Nestlé is continuing to invest in helping people live healthier, more enjoyable lives as they get older, by strengthening its research into age-related joint and muscle disorders that affect mobility.

Scientists from the Nestlé Research Center in Switzerland will work with Artialis, a spin-off company of the University of Liège, in Belgium, in a new partnership to study the impact of nutrition on bone and joint health.

They will launch a clinical trial in Belgium to show how nutritional solutions may in future be effective in managing debilitating diseases such as osteoarthritis, which tend to occur in old age.

Bone and joint health is one area of Nestlé’s research into maintaining mobility as part of healthy ageing – studying the loss of muscle that comes with age is the other.

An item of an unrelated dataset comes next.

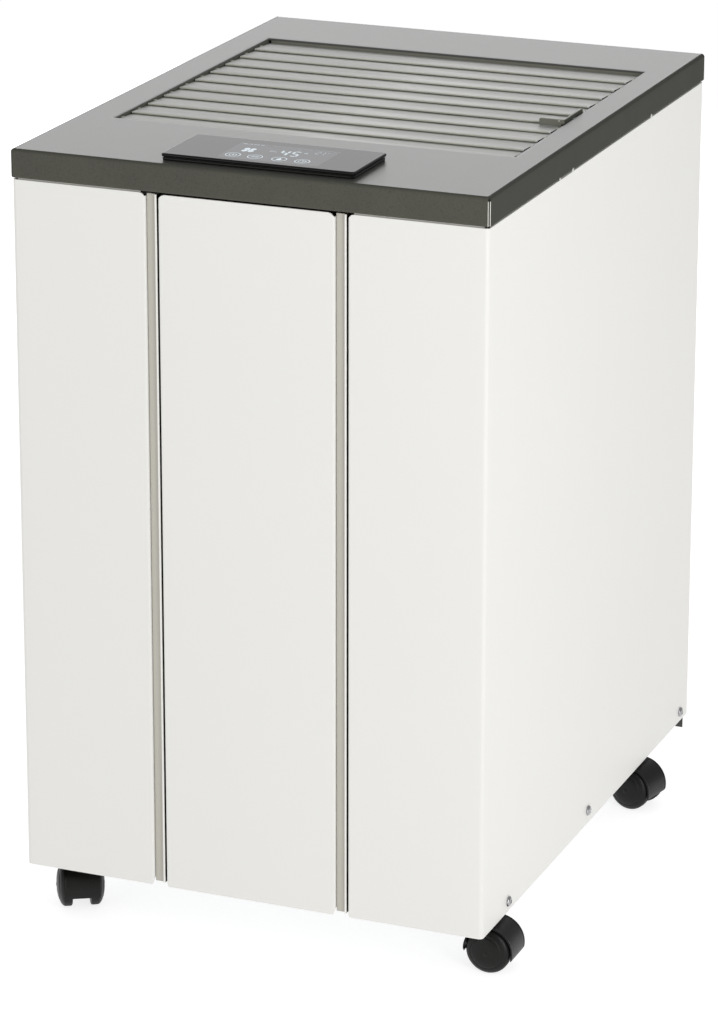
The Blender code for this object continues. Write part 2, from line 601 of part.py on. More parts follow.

As part of this work, scientists at the Nestlé Institute of Health Sciences (NIHS), the company’s biomedical research centre, are investigating the causes of sarcopenia, a debilitating decline in muscle mass and strength that occurs independently of any other disease.

Sarcopenia is not yet fully understood, although up to one fifth of people over 65 are thought to suffer from it. NIHS is working with the EpiGen Consortium, an international alliance of researchers at institutions in Southampton, Auckland and Singapore, to develop molecular markers for identifying sarcopenia in patients.

Findings from the three-year project, which began in 2015, will be used to develop new nutritional solutions for sarcopenia sufferers. The first set of results are expected next year.

Nestlé is committed to leading the industry in nutrition and health research through collaboration - supporting public health by investing in scientific research to deliver better nutrition for people at all stages of life.